WinDiff http://www.grigsoft.com/download-windiff.htm

  • thanks! I have to click on the file names in an overview before it actually shows the difference in detail. It shows a unified view and does not offer a side-by-side view of both compared files. Which makes it hard to associate which version is in which file. Nov 18, 2021 at 15:07

The windows equivalent to the diff command is the fc (File Comapre) command.

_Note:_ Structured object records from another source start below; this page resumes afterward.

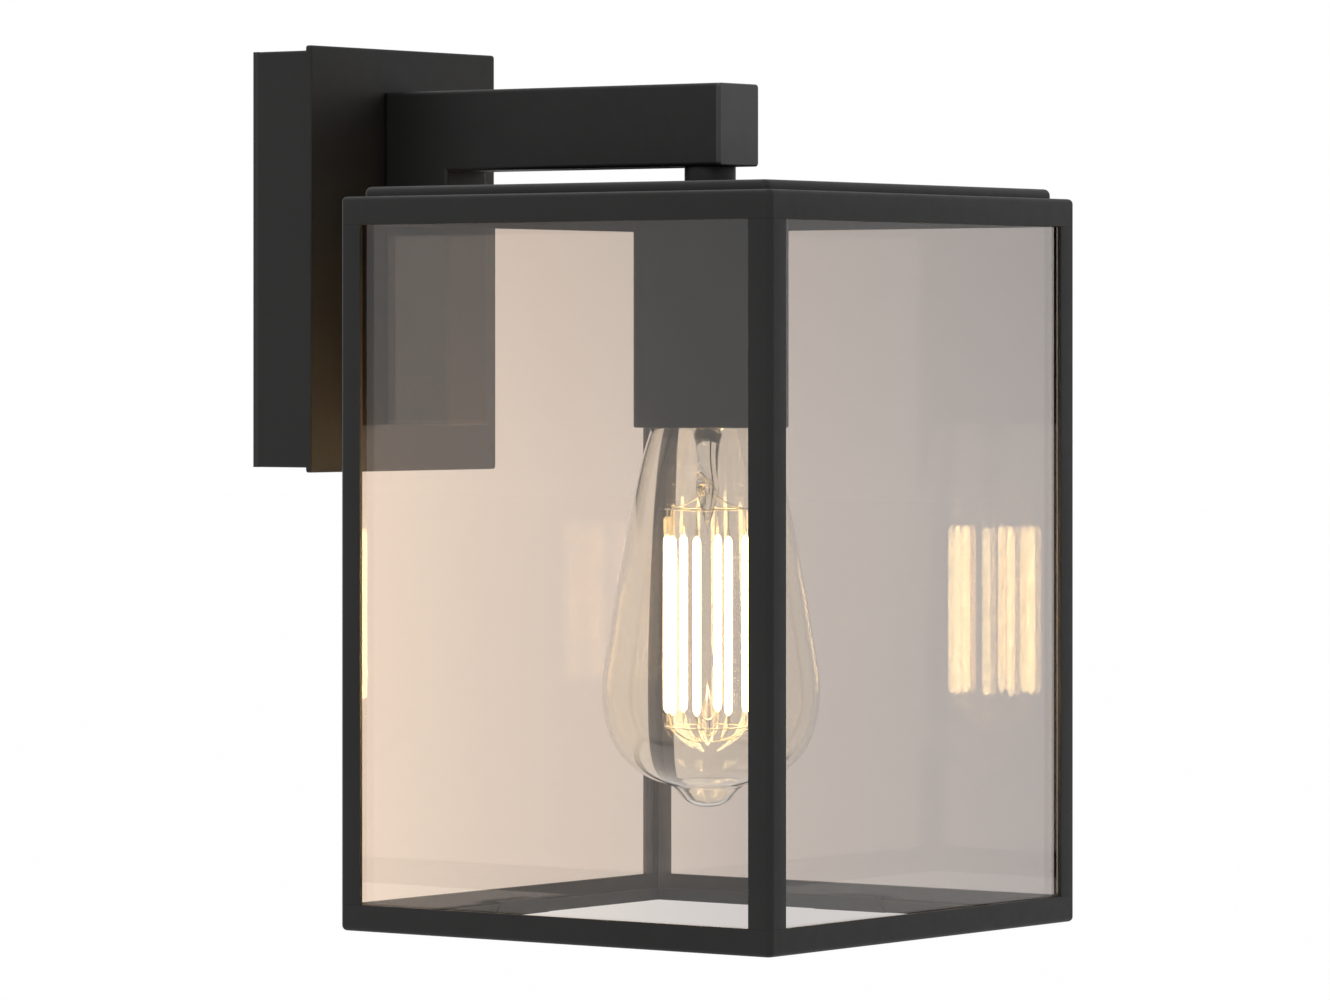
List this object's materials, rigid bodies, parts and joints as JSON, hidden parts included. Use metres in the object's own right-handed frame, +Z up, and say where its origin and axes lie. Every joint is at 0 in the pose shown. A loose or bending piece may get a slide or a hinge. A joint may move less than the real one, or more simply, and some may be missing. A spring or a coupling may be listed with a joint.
{
  "type": "outdoor wall lantern",
  "caption": "Square glazed wall lantern, open below, hung from an L-shaped arm on a wall box, with a lit filament bulb that unscrews.",
  "frame": {"origin": "centre of the wall face, midway up the front plate", "axes": "+Z up, -Y out from the wall towards the lantern, +X to the right of someone facing the wall"},
  "size_m": [0.16, 0.2235, 0.269],
  "materials": {
    "black_coat": "fine matt powder coat",
    "black_plastic": "matt",
    "clear_glass": "clear float glass",
    "black_rubber": "closed-cell rubber",
    "zinc_steel": "zinc plated",
    "black_screw": "blackened",
    "brass": "plain",
    "natural_plastic": "natural nylon",
    "bulb_glass": "faint amber tint",
    "nickel": "nickel plated",
    "black_glass": "black lamp glass",
    "solder": "soft solder",
    "stem_glass": "clear",
    "led_glow": "warm white phosphor, lit",
    "wire_brown": "PVC",
    "wire_blue": "PVC",
    "wire_green": "green and yellow PVC"
  },
  "bodies": {
    "fixture": {"back_box": "black_coat", "front_plate": "black_coat", "arm_tube": "black_coat", "leg_tube": "black_coat", "roof_cap": "black_coat", "spigot": "black_coat", "holder_sleeve": "black_coat", "bottom_rail_front": "black_coat", "bottom_rail_right": "black_coat", "bottom_rail_back": "black_coat", "bottom_rail_left": "black_coat", "top_rail_front": "black_coat", "top_rail_right": "black_coat", "top_rail_back": "black_coat", "top_rail_left": "black_coat", "corner_post_front_left": "black_coat", "corner_post_front_right": "black_coat", "corner_post_back_right": "black_coat", "corner_post_back_left": "black_coat", "arm_end_cap": "black_plastic", "leg_end_cap": "black_plastic", "glass_clip_front": "black_coat", "pane_front": "clear_glass", "glass_clip_right": "black_coat", "pane_right": "clear_glass", "glass_clip_back": "black_coat", "pane_back": "clear_glass", "glass_clip_left": "black_coat", "pane_left": "clear_glass", "wall_gasket": "black_rubber", "cable_grommet": "black_rubber", "wall_strap": "zinc_steel", "box_screws": "black_screw", "earth_screw": "brass", "terminal_block": "natural_plastic", "terminal_screws": "zinc_steel", "terminal_fixing_screw": "zinc_steel", "arm_screws": "zinc_steel", "arm_nuts": "zinc_steel", "arm_bush": "black_plastic", "nipple": "zinc_steel", "arm_washer": "zinc_steel", "arm_locknut": "zinc_steel", "sleeve_locknut": "zinc_steel", "holder_cap": "black_plastic", "holder_body": "black_plastic", "holder_shell": "brass", "holder_contact": "brass", "wire_live": "wire_brown", "wire_neutral": "wire_blue", "wire_earth": "wire_green"},
    "bulb_tip": {"bulb_contact": "solder"},
    "bulb": {"bulb_glass": "bulb_glass", "bulb_cap": "nickel", "bulb_insulator": "black_glass", "bulb_stem": "stem_glass", "led_filaments": "led_glow", "bulb_wires_upper": "nickel", "bulb_wires_lower": "nickel"}
  },
  "joints": [
    {"name": "bulb_drop", "type": "slide", "parent": "fixture", "child": "bulb_tip", "axis": [0, 0, -1], "range_m": [0, 0.01087]},
    {"name": "bulb_turn", "type": "hinge", "parent": "bulb_tip", "child": "bulb", "pos_m": [0, -0.1435, -0.04], "axis": [0, 0, -1], "range_deg": [0, 1080]}
  ],
  "couplings": [
    {"joint": "bulb_drop", "follows": "bulb_turn", "m_per_rad": 0.00057614}
  ]
}
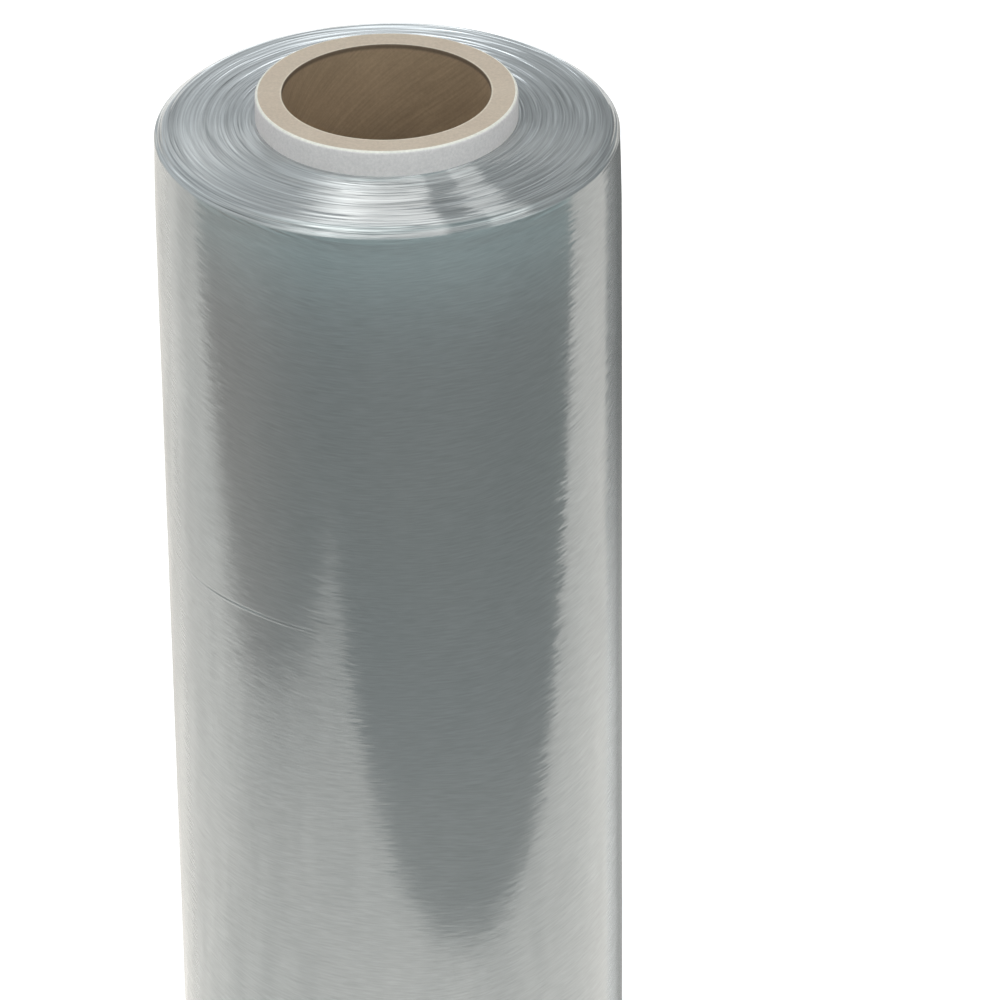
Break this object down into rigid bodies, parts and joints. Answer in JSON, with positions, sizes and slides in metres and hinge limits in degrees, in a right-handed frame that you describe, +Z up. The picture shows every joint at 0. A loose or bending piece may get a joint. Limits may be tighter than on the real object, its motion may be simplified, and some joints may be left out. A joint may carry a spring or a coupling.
{
  "type": "laundry wrap film roll",
  "caption": "Wide roll of clear wrap film wound on a plain paper core that stands proud at both ends, shown standing on its core.",
  "frame": {"origin": "centre of the core's lower end, on the surface that the roll stands on", "axes": "+Z up along the roll's axis, +X and +Y across it; the roll is round, so -Y is only the side that the picture shows"},
  "size_m": [0.1714, 0.1714, 0.477],
  "materials": {
    "film": "gloss",
    "core_board": "matte"
  },
  "bodies": {
    "root": {"film_roll": "film", "core_tube": "core_board"}
  },
  "joints": []
}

Here are the basic steps to do so:
1. Keep the two files in a folder (Example file1.html and file2.html)
2. Launch command prompt
3. Type fc file1Location file2Location

Have found a detailed tutorial on the same:



I don't know if the following tool is exatly what you need. But I like to use, for specific files, some online tool. This way I can use it regardless of the operational system. Here is a example: diffchecker.com

But for my needs, I guess the best tool to track changes and logs of my project's files is GIT. If you work in a team, you can have some repo online in a server of yours, or use it with Bitbucket or Github.

Hope it helps somebody.


If you have installed git on your machine, you can open a git terminal and just use the Linux diff command as normal.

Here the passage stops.